Thirty-eight percent of Americans have gone "no contact" with a friend or family member in the last year, according to a new study. The survey of 2,000 Americans revealed that young people are more likely than older groups to have gone "no contact" with a loved one (Gen Z 60%, millennials 50%, Gen X 38%, baby boomers 20%).
Investigating the "why" behind this trend, respondents' top reason was because that person was not respectful to them (36%). Other primary motivations cited in the study include that the relationship negatively impacted their mental health (29%) and that the other person was too negative in general (27%). Looking at the long-term impact, most people (59%) who've cut off connection said they are still not in touch with that person.
The study, commissioned by Talkspace and conducted by Talker Research for Mental Health Awareness Month in May, revealed the rise of additional isolating behaviors. More than a third of people (36%) have blocked a friend or family member on social media, and 30% have removed a loved one from a group chat. This corresponds with the survey finding that nearly three-quarters (73%) feel inclined to distance themselves from a friend or loved one when they experience difficult moments, rather than openly communicating to problem solve.
"These results suggest that avoiding relationship challenges is becoming more common, but that approach can come with its own risks, making it harder to sustain meaningful connections over time and leading to more loneliness," said Dr. Nikole Benders-Hadi, chief medical officer at Talkspace. "Prioritizing communication, setting healthy boundaries and staying engaged even when it's uncomfortable can help people preserve the relationships that support their mental wellness."
The tendency to self-isolate has contributed to feelings of seclusion. In the study, 47% said they experience loneliness during a typical day. And more than one in three (34%) confessed they feel less socially connected now, compared to five years ago. Furthermore, the gravitation towards isolation wasn't limited to personal relationships, and per the results, many use technology to avoid contact with those around them. People said they use self-checkout kiosks (64%), autonomous taxis (24%), online ordering (68%) and chatbots (42%) in order to reduce interactions with others.

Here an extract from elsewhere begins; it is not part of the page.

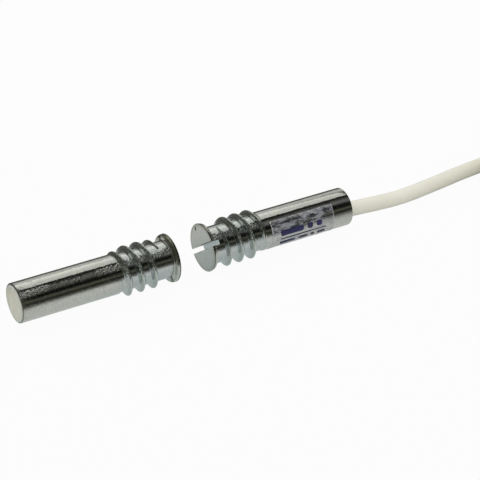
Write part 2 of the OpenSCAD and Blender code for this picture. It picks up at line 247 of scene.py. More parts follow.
def vector(m, operation, *inputs):
    """Sockets with the result for vectors: 0 is a vector, "Value" a number."""
    return node(m, "ShaderNodeVectorMath", dict(enumerate(inputs)), operation=operation).outputs


def mix(m, part, low, high, **props):
    """Colour between two others, of which each is a socket or four numbers."""
    return node(m, "ShaderNodeMix", {0: part, 6: low, 7: high}, data_type="RGBA",
                **props).outputs[2]


def nick_and_slot_edge_shade(m, where, off_axis, place):
    """How dark the switch unit's face is: a nick, and painted shade along the upper edge of its
    slot.
    """
    on_face = times(m, span_mm(m, place["X"], 0, 1),
                    span_mm(m, place["X"], FACE_X + 0.05, FACE_X + 0.12, 1, 0))
    roll, half = math.radians(SWITCH_ROLL), SLOT_W / 2
    across = vector(m, "DOT_PRODUCT", off_axis, (0, -math.sin(roll), math.cos(roll)))["Value"]
    # Painted reflection: a dark line along the slot's upper rounded edge
    edge = ramp(m, span_mm(m, across, half - 0.05, half + 0.35),
                [(0, 0), (0.12, 1), (0.42, 1), (0.6, 0)])
    edge = times(m, edge, span_mm(m, place["Y"], 0.4, 1.6, 1, 0))
    from_nick = vector(m, "MULTIPLY_ADD", where, (0, NICK_WIDTH / MM, NICK_HEIGHT / MM),
                       (0, -NICK_Y * NICK_WIDTH, -NICK_Z * NICK_HEIGHT))[0]
    nick = span(m, vector(m, "LENGTH", from_nick)["Value"], 0.7, 1.1, 1, 0)
    return times(m, on_face, maths(m, "MAXIMUM", edge, nick))


def plated_metal():
    """Zinc plate over a turned tube: orange peel on its upper side, fine drawn streaks, painted
    shade on the crests with a painted highlight along them, a dark painted rim on the flanges, a
    seam round the tail, painted shade on top of the magnet's flange and a painted cool sheen."""
    m = new_material("plated_housing", (0.6, 0.6, 0.58), 0.2, Metallic=1)
    where = coords(m)
    drawn = coords(m, (0.12, 1, 1))
    off_axis = vector(m, "MULTIPLY_ADD", where, (0, 1, 1), (0, 0, -AXIS_Z * MM))[0]
    radius = vector(m, "LENGTH", off_axis)["Value"]
    place = node(m, "ShaderNodeSeparateXYZ", {0: where}).outputs
    along = maths(m, "ABSOLUTE", place["X"])
    tail, thread_end = FACE_X + UNIT_LEN, FACE_X + THREAD_END

    # Colour, in layers that each darken or tint the one before
    tint = ramp(m, noise(m, where, 240, 4, 0.55),
                [(0.3, (0.57, 0.59, 0.58)), (0.5, (0.64, 0.64, 0.61)), (0.7, (0.6, 0.62, 0.62))])
    # Painted light by radius: painted shade over the upper ridges, a painted highlight along the
    # crest tops and a dark painted rim at the flanges' outer edge
    crest_painted_light = ramp(m, span_mm(m, radius, TUBE_R + 0.1, FLANGE_R),
                 [(0, 1), (0.35, (0.87, 0.89, 0.85)), (0.8, (0.81, 0.83, 0.78)),
                  (0.9, (1.1, 1.1, 1.08)), (0.94, 1), (0.965, (0.3, 0.3, 0.28))])
    mottle = ramp(m, noise(m, where, 2400, 3, 0.6), [(0.36, 0.9), (0.5, 1), (0.64, 1.07)])
    seam = ramp(m, span_mm(m, along, tail - 0.3, tail), [(0.45, 1), (0.6, 0.5)])
    flange = ramp(m, span_mm(m, along, FACE_X, FACE_X + 1),
                  [(0.05, 0), (0.2, 1), (0.85, 1), (0.95, 0)])
    # Painted shade: the upper side of the magnet's flange is darkened to olive
    flange_top_shade_mask = times(m, flange, span_mm(m, radius, TUBE_R + 0.1, TUBE_R + 0.5),
                 span_mm(m, place["Z"], 6.8, 8.4), span_mm(m, place["X"], -1, 0, 1, 0))
    painted_flange_shade = mix(m, flange_top_shade_mask, WHITE, (0.42, 0.42, 0.34, 1))
    face = span_mm(m, along, FACE_X + 0.02, FACE_X + 0.08, 0.9, 1)
    # Darkens a nick, and paints shade along the upper edge of the slot
    nick_and_edge_shade = mix(m, nick_and_slot_edge_shade(m, where, off_axis, place), WHITE, (0.05, 0.05, 0.05, 1))
    # Painted reflection: a faint blue tint over the flange and thread for the cool sheen they
    # mirror
    cool_sheen = ramp(m, span_mm(m, along, FACE_X, thread_end + 1),
                [(0.05, 1), (0.15, (0.96, 1, 1.05)), (0.85, (0.96, 1, 1.05)), (1, 1)])
    for layer in (crest_painted_light, mottle, seam, painted_flange_shade, face, nick_and_edge_shade, cool_sheen):
        tint = mix(m, 1.0, tint, layer, blend_type="MULTIPLY")
    link(m, tint, "Base Color")

    # Polish
    streaks = noise(m, drawn, 5200, 3, 0.6)
    link(m, span(m, streaks, 0.3, 0.7, 0.05, 0.13), "Roughness")

    # Relief: peel in patches on the upper side and on worn crests, none on the flange's face
    # and little on the switch unit's tube
    patchy = span(m, noise(m, where, 150, 3, 0.6), 0.4, 0.56, 0.4, 1.25)
    upper = ramp(m, span_mm(m, place["Z"], 6, 9.5),
                 [(0.42, 0.06), (0.49, 1), (0.6, 1), (0.7, 0.06)])
    worn = times(m, span_mm(m, radius, TUBE_R + 0.2, TUBE_R + 0.5, 0, 0.45),
                 span_mm(m, place["Z"], 5.8, 7.2))
    peel = span(m, noise(m, where, 1900, 2, 0.6), 0.4, 0.6)
    off_face = span_mm(m, along, FACE_X + 0.1, FACE_X + 0.4)
    even = span_mm(m, place["X"], thread_end, thread_end + 1, 1, 0.2)
    pits = times(m, peel, maths(m, "MAXIMUM", times(m, patchy, upper), worn), off_face, even)
    soft = bump(m, noise(m, where, 900, 2), 0.3, 0.00004)
    ground = bump(m, streaks, 0.3, 0.00001, soft)
    link(m, bump(m, pits, 1, 0.0001, ground), "Normal")
    return m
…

Going even further, 37% confessed they'd prefer to pretend to take a phone call, rather than having two minutes of small talk with a stranger. And 40% admitted they'd rather cross the street to avoid someone they know. Gen Z was the age group most likely to prefer interaction avoidance. In light of this, it's unsurprising that the majority of people (68%) said they struggle to build in-person community. The top reasons cited for this were social anxiety (30%), preferring to spend time alone (30%) and feeling like they don't fit in (26%).
But although many (41%) are uninvolved in their local community, 31% do actually want to get more involved in local activities. The top ways people want to get more involved are by attending local festivals and cultural events (41%), building relationships with neighbors (37%), assisting with community service projects (34%) and shopping at local businesses (34%).
In order to build sustainable, healthy communities, cultivating balanced connections will be more important than ever. Respondents said they consider a relationship to be healthy if they feel safe enough to voice their thoughts (47%) and if there is mutual celebration of successes (41%). Along with those, feeling seen and understood, having consistency, and respecting boundaries are also criteria for a healthy relationship.